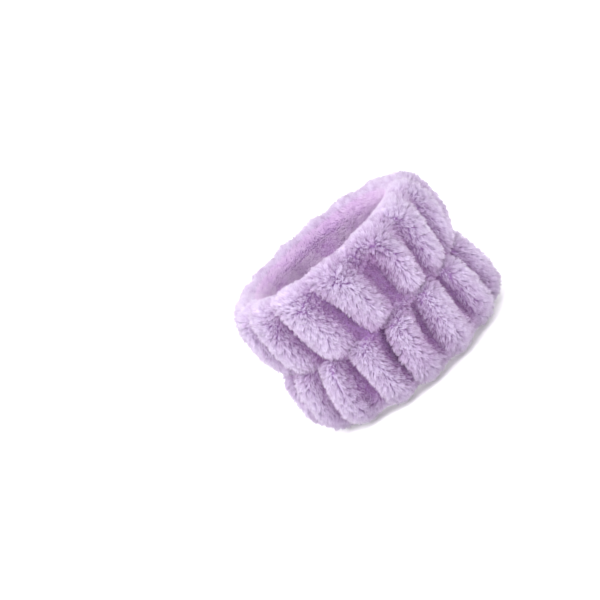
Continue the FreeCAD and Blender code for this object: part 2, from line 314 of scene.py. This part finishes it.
def mesh_object(name, points, face_sizes, corners):
    """A smooth-shaded mesh made from arrays: points in metres, each face's corner count, and all corners."""
    mesh = bpy.data.meshes.new(name)
    mesh.vertices.add(len(points))
    mesh.vertices.foreach_set("co", np.ascontiguousarray(points, np.float32).ravel())
    mesh.loops.add(len(corners))
    mesh.loops.foreach_set("vertex_index", np.ascontiguousarray(corners, np.int32))
    mesh.polygons.add(len(face_sizes))
    starts = np.concatenate([[0], np.cumsum(face_sizes)[:-1]])
    mesh.polygons.foreach_set("loop_start", starts.astype(np.int32))
    mesh.polygons.foreach_set("loop_total", np.ascontiguousarray(face_sizes, np.int32))
    mesh.polygons.foreach_set("use_smooth", np.ones(len(face_sizes), bool))
    mesh.update(calc_edges=True)
    mesh.validate()
    made = bpy.data.objects.new(name, mesh)
    bpy.context.scene.collection.objects.link(made)
    return made


def quad_object(name, points, quads):
    return mesh_object(name, points, np.full(len(quads), 4), quads.ravel())


def float_attribute(mesh, name, values):
    layer = mesh.attributes.new(name, "FLOAT", "POINT")
    layer.data.foreach_set("value", np.ascontiguousarray(values, np.float32))


def unit(vectors):
    return vectors / np.maximum(np.linalg.norm(vectors, axis=-1, keepdims=True), 1e-9)


def grid_normals(points):
    """Unit normals of a grid that closes round its columns, facing out of the ring of cloth."""
    round_it = np.roll(points, -1, 1) - np.roll(points, 1, 1)
    along = np.gradient(points, axis=0)
    return unit(np.cross(along, round_it))


# ---------------------------------------------------------------- the cloth
def held_weights(height, lining_count):
    """How firmly each point of the ring of cloth is held while it settles. The waist's row is pinned."""
    cover = VALLEY_HELD * (1 - height).round(1)
    cover[ROW_STEPS - 1] = 1
    cover[:LIP_ROWS] = LIP_HELD
    cover[-LIP_ROWS:] = LIP_HELD
    lining = np.full((lining_count, COLUMNS), LINING_HELD)
    return np.concatenate([cover, lining]).round(2)


def settle(points, held):
    """Puts the closed ring of cloth under pressure from inside, and says where its points come to rest.

    The sections are laid out puffed already, and at this pressure no point moves by more than 0.1 mm.
    """
    rows, columns = points.shape[:2]
    quads = grid_faces(rows, columns)
    ring = quad_object("settling", points.reshape(-1, 3) * MM, quads)
    group = ring.vertex_groups.new(name="held")
    weights = held.ravel()
    for weight in np.unique(weights):
        group.add([int(i) for i in np.flatnonzero(weights == weight)], float(weight), "REPLACE")
    cloth = ring.modifiers.new("Cloth", "CLOTH")
    settings = cloth.settings
    settings.quality = 6
    settings.mass = 0.3
    settings.tension_stiffness = settings.compression_stiffness = 12
    settings.shear_stiffness = 4
    settings.bending_stiffness = 0.4
    settings.air_damping = 4
    settings.use_pressure = True
    settings.uniform_pressure_force = 4
    settings.vertex_group_mass = "held"
    settings.effector_weights.gravity = 0
    cloth.collision_settings.use_collision = False
    cloth.collision_settings.use_self_collision = False
    cloth.point_cache.frame_start, cloth.point_cache.frame_end = 1, SETTLE_FRAMES
    scene = bpy.context.scene
    for number in range(1, SETTLE_FRAMES + 1):
        scene.frame_set(number)
    shown = ring.evaluated_get(bpy.context.evaluated_depsgraph_get()).to_mesh()
    flat = np.zeros(rows * columns * 3, np.float32)
    shown.vertices.foreach_get("co", flat)
    scene.frame_set(1)
    bpy.data.objects.remove(ring, do_unlink=True)
    moved = flat.reshape(rows, columns, 3) / MM - points
    far = np.linalg.norm(moved, axis=-1, keepdims=True)
    print("settled: mean move %.2f mm, most %.2f mm" % (far.mean(), far.max()))
    return points + moved * np.minimum(1, MOST_SETTLED / np.maximum(far, 1e-9))


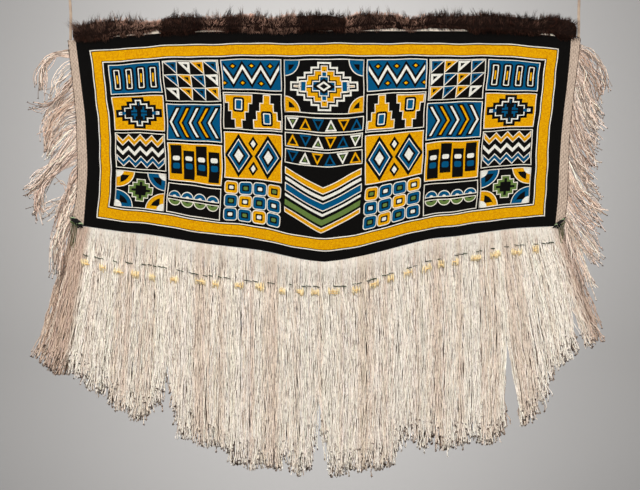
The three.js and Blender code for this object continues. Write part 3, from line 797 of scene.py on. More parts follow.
def inner_panels(shapes):
    """The columns beside the middle."""
    nest(shapes, box_shape(126, 2, 298, 90), (BLUE, 0, True))
    shapes.append((BLACK, zigzag(131, 293, 46, 22, 36, 6), False))
    shapes.append((WHITE, zigzag(131, 293, 46, 22, 13, 6), False))
    for k in range(3):
        nest(shapes, diamond(158 + 54 * k, 21, 12, 10), (BLACK, 0, False), (GOLD, 4, False))
        nest(shapes, diamond(185 + 54 * k, 71, 12, 10), (BLACK, 0, False), (GOLD, 4, False))
    towers(shapes)
    nest(shapes, box_shape(126, 216, 298, 350), (GOLD, 0, True))
    for x in (168, 256):
        nest(shapes, diamond(x, 283, 42, 63), (BLACK, 0, False), (BLUE, 9, True), (BLACK, 18, False),
             (WHITE, 24, False))
    for y in (246, 320):
        nest(shapes, diamond(212, y, 15, 22), (BLACK, 0, False), (WHITE, 6, False))
    pebble_rows(shapes)


def outer_panels(shapes):
    """The next columns out: triangles, chevrons on their sides, combs and half rounds."""
    nest(shapes, box_shape(307, 2, 468, 126), (BLACK, 0, True))
    for row in range(3):
        for k in range(4):
            left = 311 + 39 * k
            top = 5 + 40 * row
            colour = (BLUE, GOLD, WHITE, BLUE, GOLD)[(k + 2 * row) % 5]
            nest(shapes, [(left, top), (left + 37, top), (left, top + 37)], (colour, 0, colour != WHITE),
                 (BLACK, 7, False))
    nest(shapes, box_shape(307, 136, 468, 248), (BLUE, 0, True))
    for k in range(5):
        left = 326 + 29 * k
        colour = (WHITE, GOLD)[k % 2]
        nest(shapes, side_vee(left, 192, 26, 50, 19), (BLACK, 0, False), (colour, 5.5, False))
    nest(shapes, box_shape(307, 258, 468, 376), (GOLD, 0, True))
    for k in range(4):
        left = 314 + 38 * k
        top = 264 if k % 2 else 280
        nest(shapes, box_shape(left, top, left + 33, top + 90), (BLACK, 0, False))
        round_nest(shapes, left + 6, 298, left + 27, 312, 5, (WHITE, 0, False))
        round_nest(shapes, left + 6, 320, left + 27, 338, 5, (BLUE, 0, False))
    nest(shapes, box_shape(307, 386, 468, 478), (BLACK, 0, True))
    for k in range(4):
        x = 330 + 38.5 * k
        nest(shapes, fan(x, 436, 18, 0, 2), (GREEN, 0, True))
        nest(shapes, fan(x, 427, 18, 2, 4), (BLUE, 0, True))
        shapes.append((WHITE, fan(x, 427, 6, 2, 4), False))
        shapes.append((BLACK, fan(x, 436, 6, 0, 2), False))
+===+
The exercise ->
Write down again the exact lines running from the beginning of the data to the line containing "np.full(len(quads), 4), quads.ravel())", with both ends included.

Written response ->
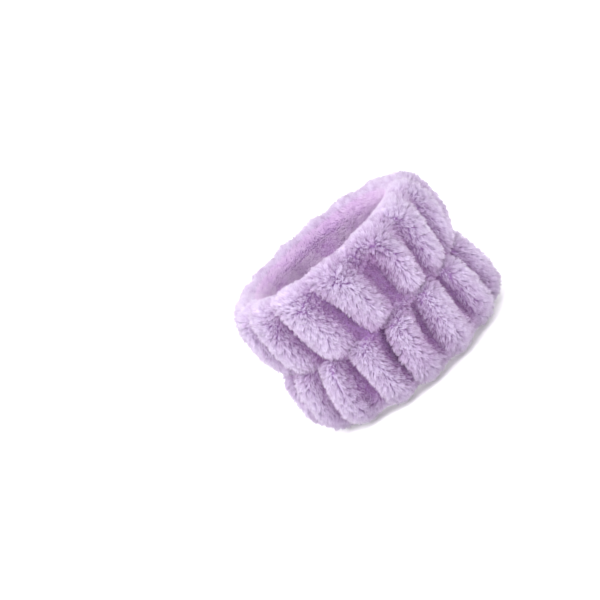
Continue the FreeCAD and Blender code for this object: part 2, from line 314 of scene.py. This part finishes it.
def mesh_object(name, points, face_sizes, corners):
    """A smooth-shaded mesh made from arrays: points in metres, each face's corner count, and all corners."""
    mesh = bpy.data.meshes.new(name)
    mesh.vertices.add(len(points))
    mesh.vertices.foreach_set("co", np.ascontiguousarray(points, np.float32).ravel())
    mesh.loops.add(len(corners))
    mesh.loops.foreach_set("vertex_index", np.ascontiguousarray(corners, np.int32))
    mesh.polygons.add(len(face_sizes))
    starts = np.concatenate([[0], np.cumsum(face_sizes)[:-1]])
    mesh.polygons.foreach_set("loop_start", starts.astype(np.int32))
    mesh.polygons.foreach_set("loop_total", np.ascontiguousarray(face_sizes, np.int32))
    mesh.polygons.foreach_set("use_smooth", np.ones(len(face_sizes), bool))
    mesh.update(calc_edges=True)
    mesh.validate()
    made = bpy.data.objects.new(name, mesh)
    bpy.context.scene.collection.objects.link(made)
    return made


def quad_object(name, points, quads):
    return mesh_object(name, points, np.full(len(quads), 4), quads.ravel())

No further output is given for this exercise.